Now imagine George Michael’s Last Christmas playing over this shot.

Dishonored isn’t quite an open world game, but the streets, alleyways, and decadent mansions are so dense with traversable nooks and paths the relative linearity of the stages is completely obscured. It also helps that there isn’t a side mission in the entire game that doesn’t serve a greater purpose rather than just to fill empty space. The focus, instead, is in making the world feel lived in, practical, and used. Unlike most steampunk, Dunwall doesn’t feel sterile, like a brand new appliance that just happens to have people living in it, but like a real city that has seen life, death, crime and providence. The city runs on its whaling industry, and the evidence of how its affected life is virtually everywhere. These are all important lessons in world-building many a developer has yet to truly learn, making Dishonored look like even more of a step forward. It’s a game with flaws, for sure. The final third of the game is rather bland and flavorless compared to all the little captivating touches that grace the rest. The DLC switches gears from Corvo to rival assassin Daud, and it’s a very different feel, though on average, it’s not necessarily better (though the trippy and introspective second episode, The Brigmore Witches, fares better than the rather procedural and dry Knife of Dunwall). Still, the main event is a marvel of unique, engrossing game design.

The problem, of course, is that this is a marvel millions of players have taken in before, and there isn’t much here to make them take it again besides sheer nostalgia.
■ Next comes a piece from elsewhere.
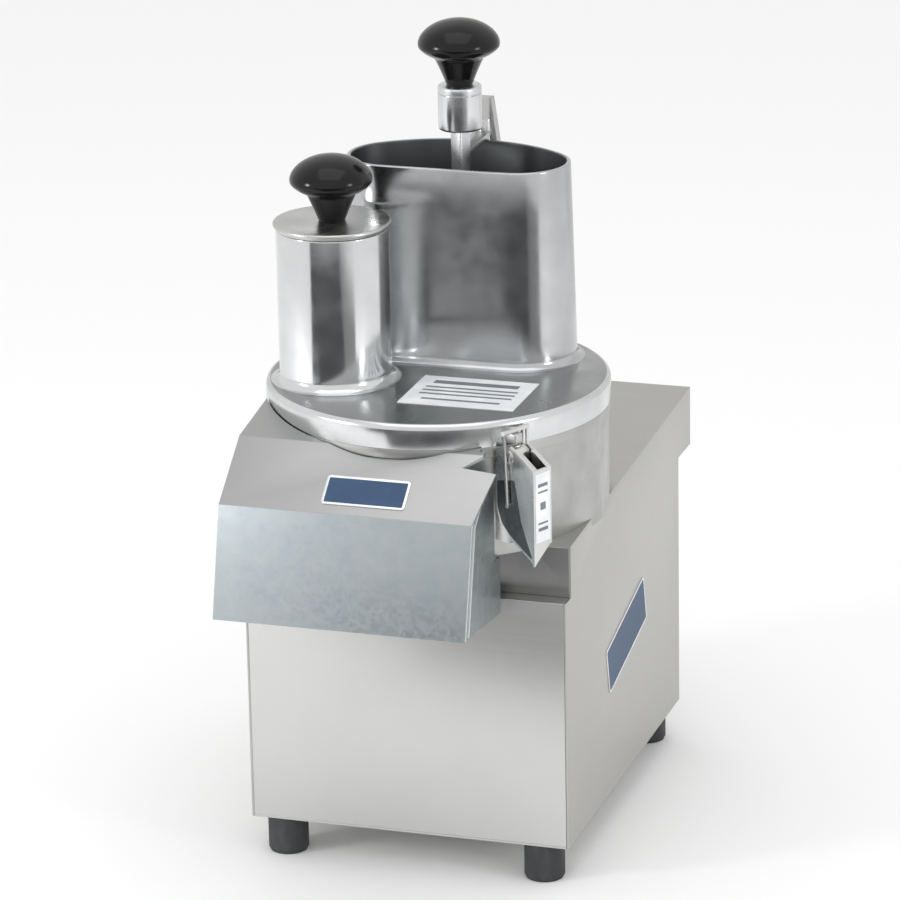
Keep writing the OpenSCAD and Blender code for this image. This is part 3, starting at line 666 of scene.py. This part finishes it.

Think of the other games donning the moniker of “Definitive”. Tomb Raider got a nice graphical uptick, a bump to 60fps, and an enhanced character model for Lara Croft. DmC: Devil May Cry got textural improvements, a slew of new game modes and features. Dishonored has gotten an uptick in resolution, and all three DLC packs are included. The one next-gen only innovation is on PS4: the voice of the Heart, an item allowing you to not only find power-enhancing runes and charms, but hear the thoughts and sins of anyone you points it at, now comes through the DualShock 4’s speaker. The distressing, intimate, and creepy musings from the device are an awesome and unnerving part of the experience. It’s a wonderful tweak to an existing feature, and in no way does it make the game worth another $20-$40 for someone who already owns it. There’s even a strange trade-off that cancels out even that minor addition: Load times for the game have gotten abnormally long. I played the game off of a completely digital copy, and loading a save sometimes took close to a minute, which would be fine for an initial load, but insanity considering the game throws up a loading screen for just about any major transition in or out of a building, or when you respawn after death.

Yeah, thanks, I think we can tell what this guy does for a living, but thanks, in-game marker.

What we’re left with here is the best console version of Dishonored that money can buy–and make no mistakes, that still makes this the best version of a fantastic game—but as a re-release on systems far more capable than their predecessors, this is a perfunctory release that doesn’t justify the price tag except out of sheer convenience. There’s no in between here; there’s either every reason to pick up this version if you’ve never played Dishonored, or no reason whatsoever if you’ve donned Corvo’s mask before.